- [Task to carry out]: Write the material out again exactly as it stands.

- [Data extract]:
— Start —
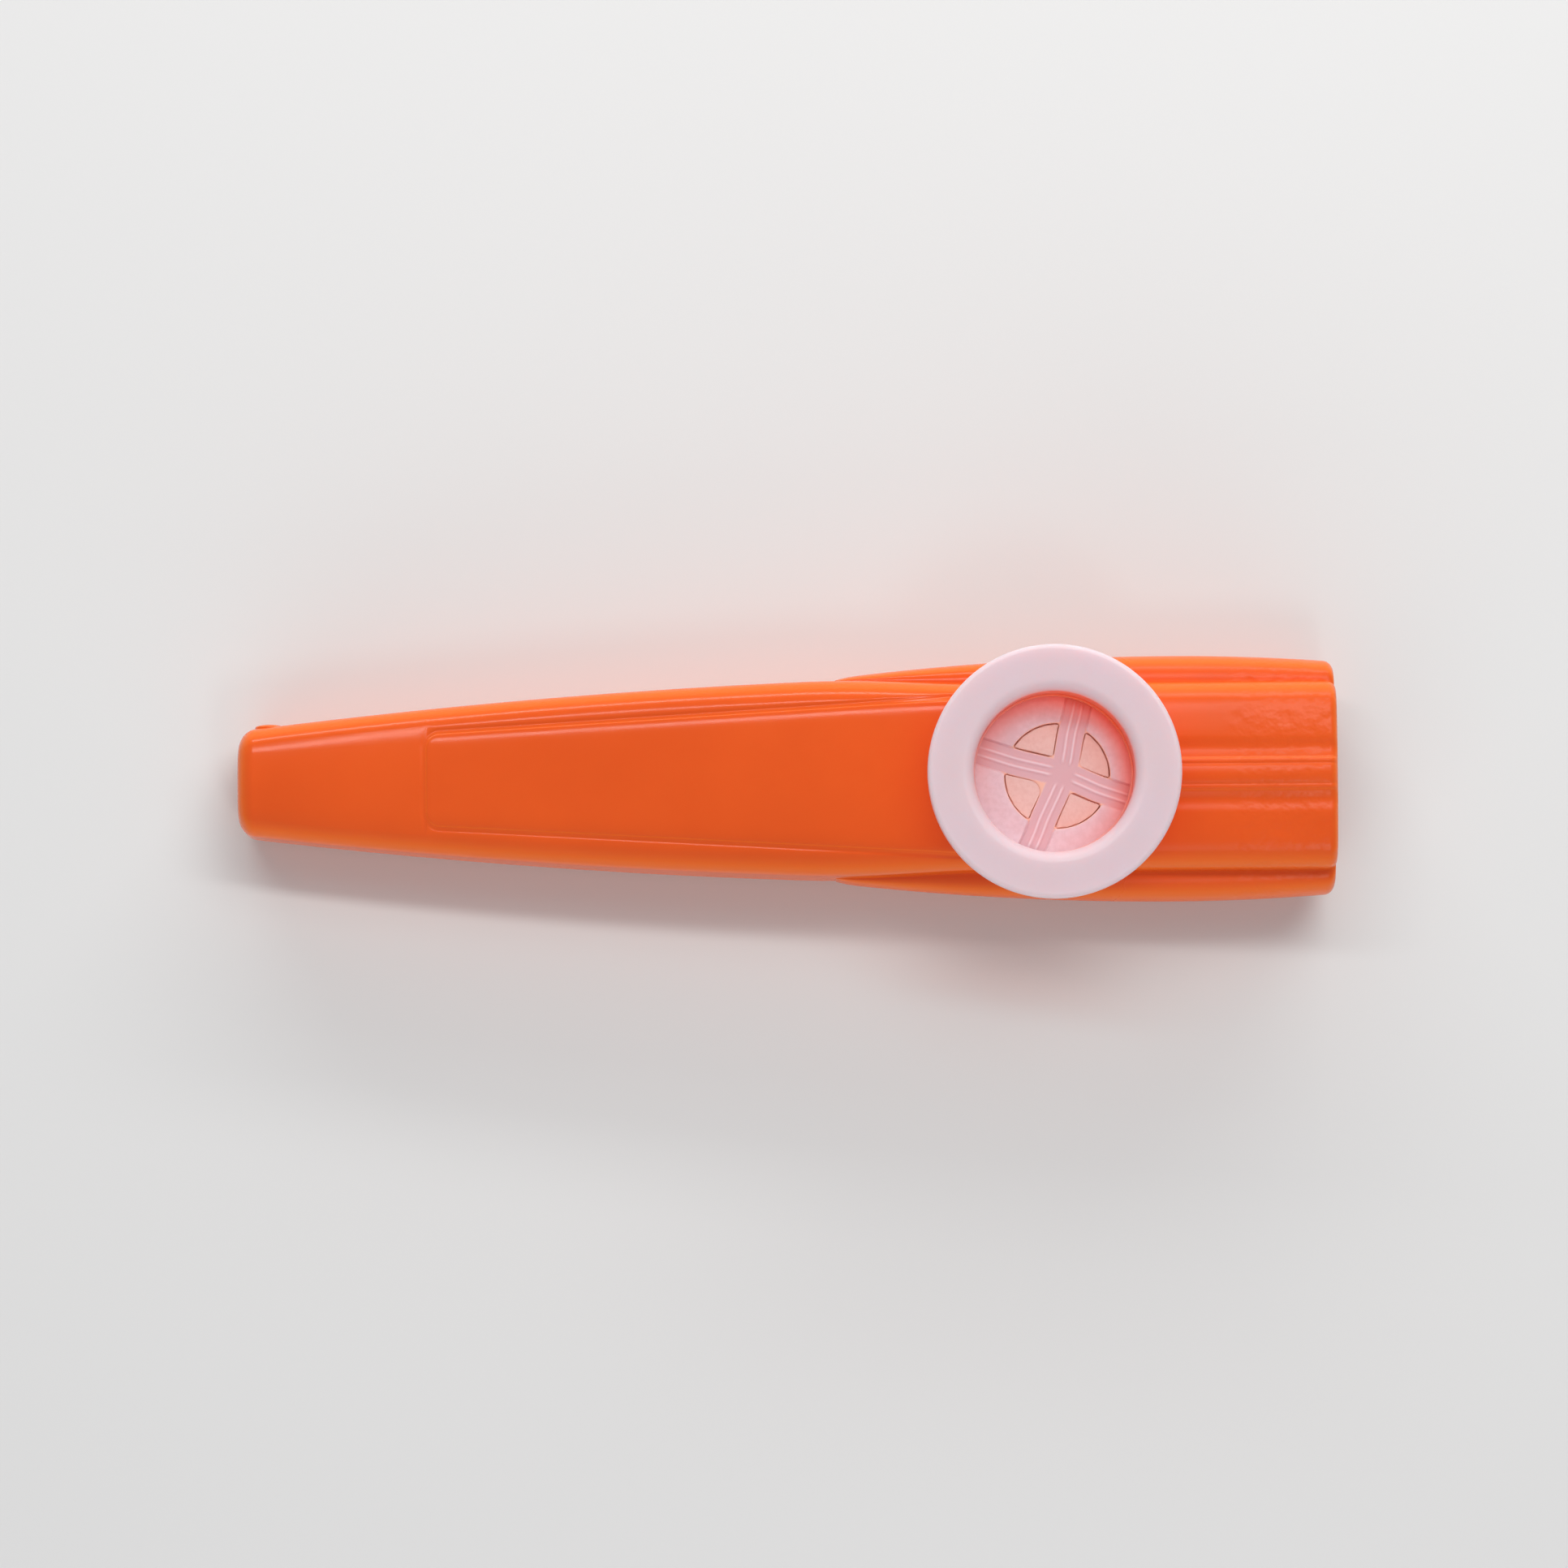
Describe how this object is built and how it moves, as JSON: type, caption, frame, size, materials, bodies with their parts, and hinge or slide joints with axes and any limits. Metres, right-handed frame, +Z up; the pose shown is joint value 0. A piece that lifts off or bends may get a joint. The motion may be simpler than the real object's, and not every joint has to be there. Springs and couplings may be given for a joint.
{
  "type": "kazoo",
  "caption": "Long tapered plastic kazoo with a flared mouth end and a round turret whose flanged cap holds a windowed resonator over a thin membrane.",
  "frame": {"origin": "middle of the box around the kazoo, at its belly", "axes": "+X along the body towards the mouth end, +Z up out of the turret, +Y to the player's right with the turret up and the mouth end in the mouth"},
  "size_m": [0.12, 0.0274, 0.0233],
  "materials": {
    "body": "glossy moulded",
    "cap": "milky, slightly translucent",
    "resonator": "milky, satin",
    "membrane": "thin matt film"
  },
  "bodies": {
    "body": {"body_upper": "body", "body_lower": "body"},
    "resonator": {"resonator_frame": "resonator", "membrane": "membrane", "membrane_ring": "resonator"},
    "cap": {"turret_cap": "cap"}
  },
  "joints": [
    {"name": "resonator_lift", "type": "slide", "parent": "body", "child": "resonator", "axis": [0, 0, 1], "range_m": [0, 0.012]},
    {"name": "cap_pull", "type": "slide", "parent": "resonator", "child": "cap", "axis": [0, 0, 1], "range_m": [0, 0.014]}
  ]
}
— End —
- [Task solution]:
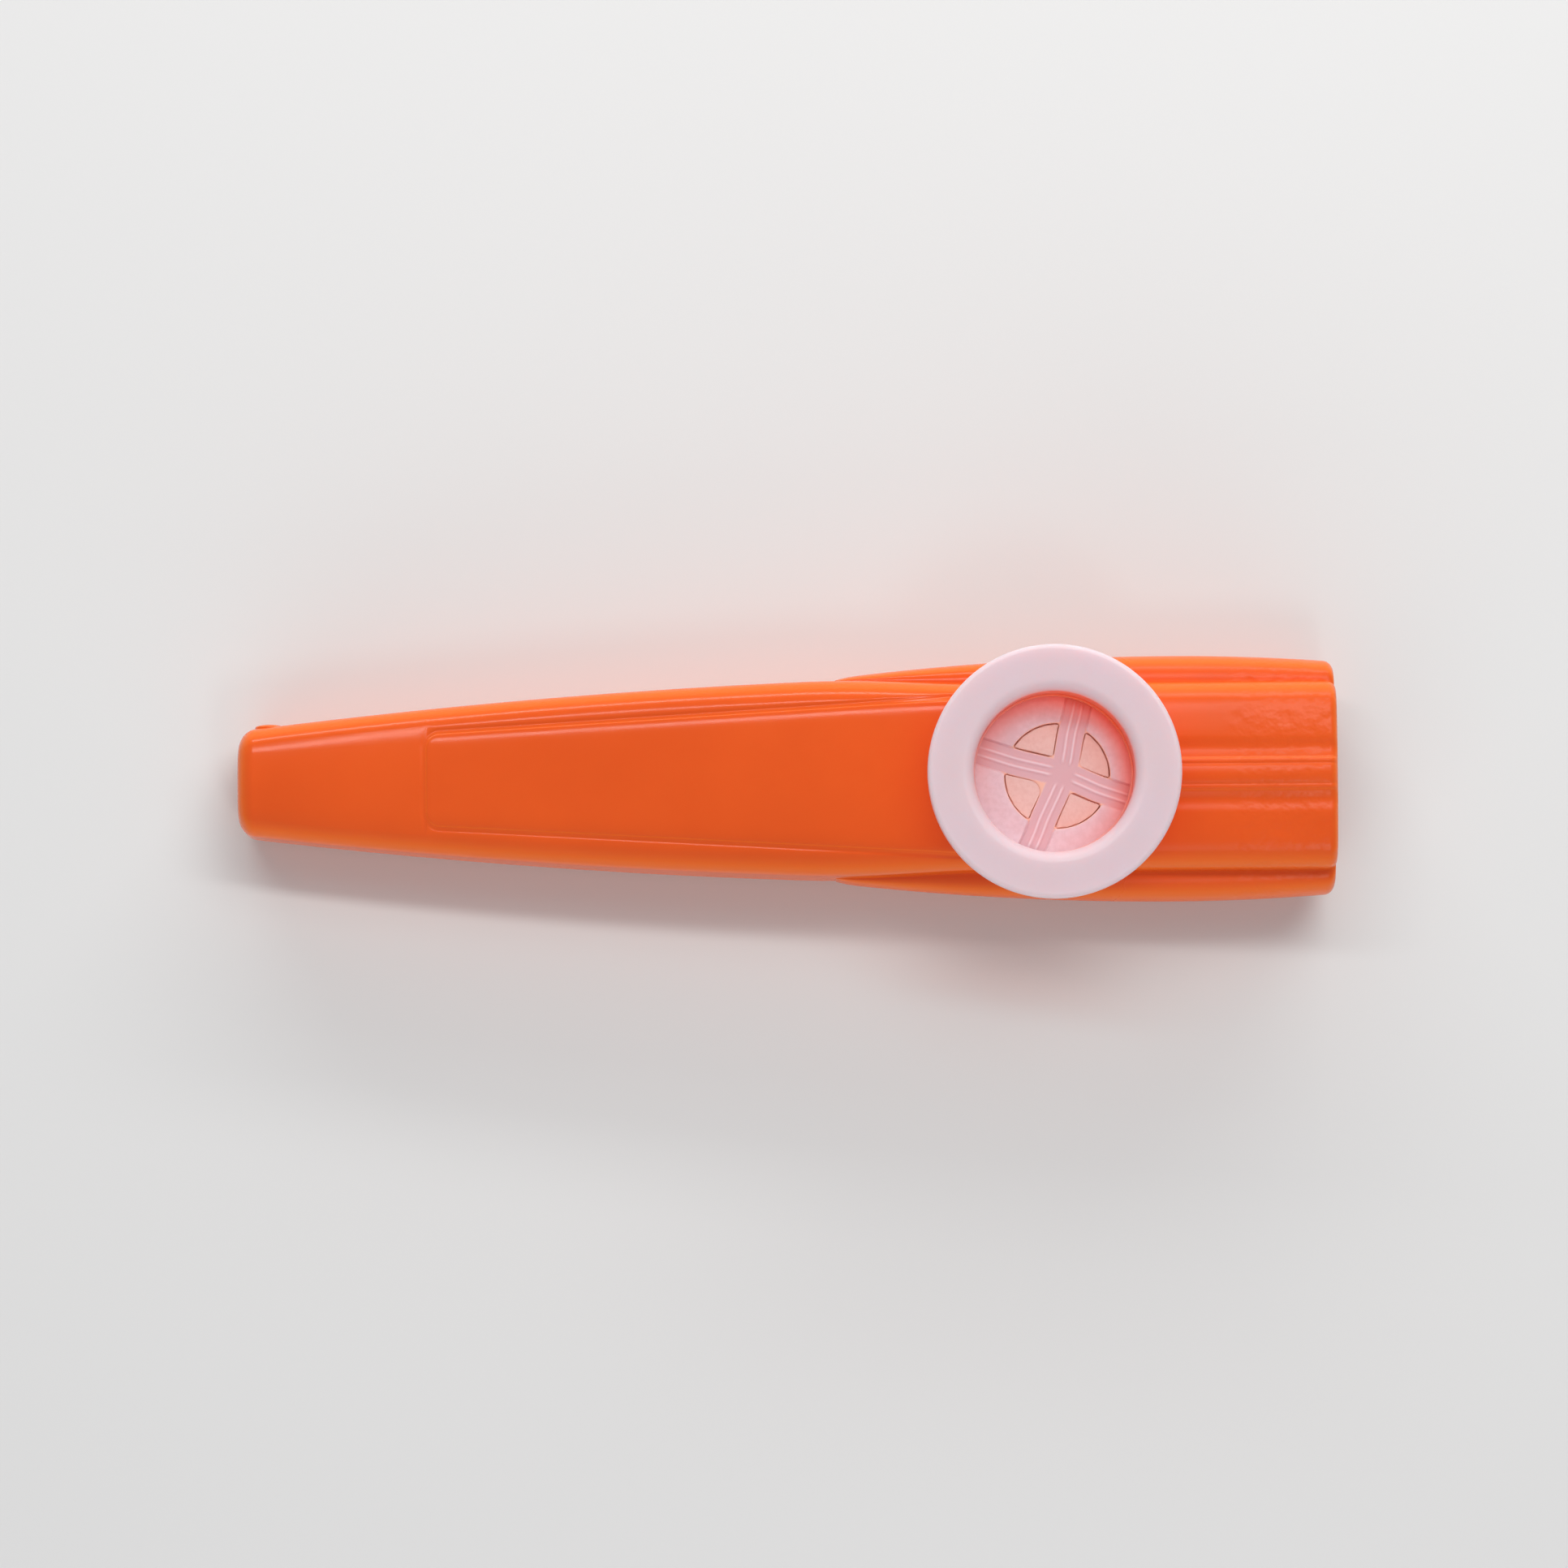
Describe how this object is built and how it moves, as JSON: type, caption, frame, size, materials, bodies with their parts, and hinge or slide joints with axes and any limits. Metres, right-handed frame, +Z up; the pose shown is joint value 0. A piece that lifts off or bends may get a joint. The motion may be simpler than the real object's, and not every joint has to be there. Springs and couplings may be given for a joint.
{
  "type": "kazoo",
  "caption": "Long tapered plastic kazoo with a flared mouth end and a round turret whose flanged cap holds a windowed resonator over a thin membrane.",
  "frame": {"origin": "middle of the box around the kazoo, at its belly", "axes": "+X along the body towards the mouth end, +Z up out of the turret, +Y to the player's right with the turret up and the mouth end in the mouth"},
  "size_m": [0.12, 0.0274, 0.0233],
  "materials": {
    "body": "glossy moulded",
    "cap": "milky, slightly translucent",
    "resonator": "milky, satin",
    "membrane": "thin matt film"
  },
  "bodies": {
    "body": {"body_upper": "body", "body_lower": "body"},
    "resonator": {"resonator_frame": "resonator", "membrane": "membrane", "membrane_ring": "resonator"},
    "cap": {"turret_cap": "cap"}
  },
  "joints": [
    {"name": "resonator_lift", "type": "slide", "parent": "body", "child": "resonator", "axis": [0, 0, 1], "range_m": [0, 0.012]},
    {"name": "cap_pull", "type": "slide", "parent": "resonator", "child": "cap", "axis": [0, 0, 1], "range_m": [0, 0.014]}
  ]
}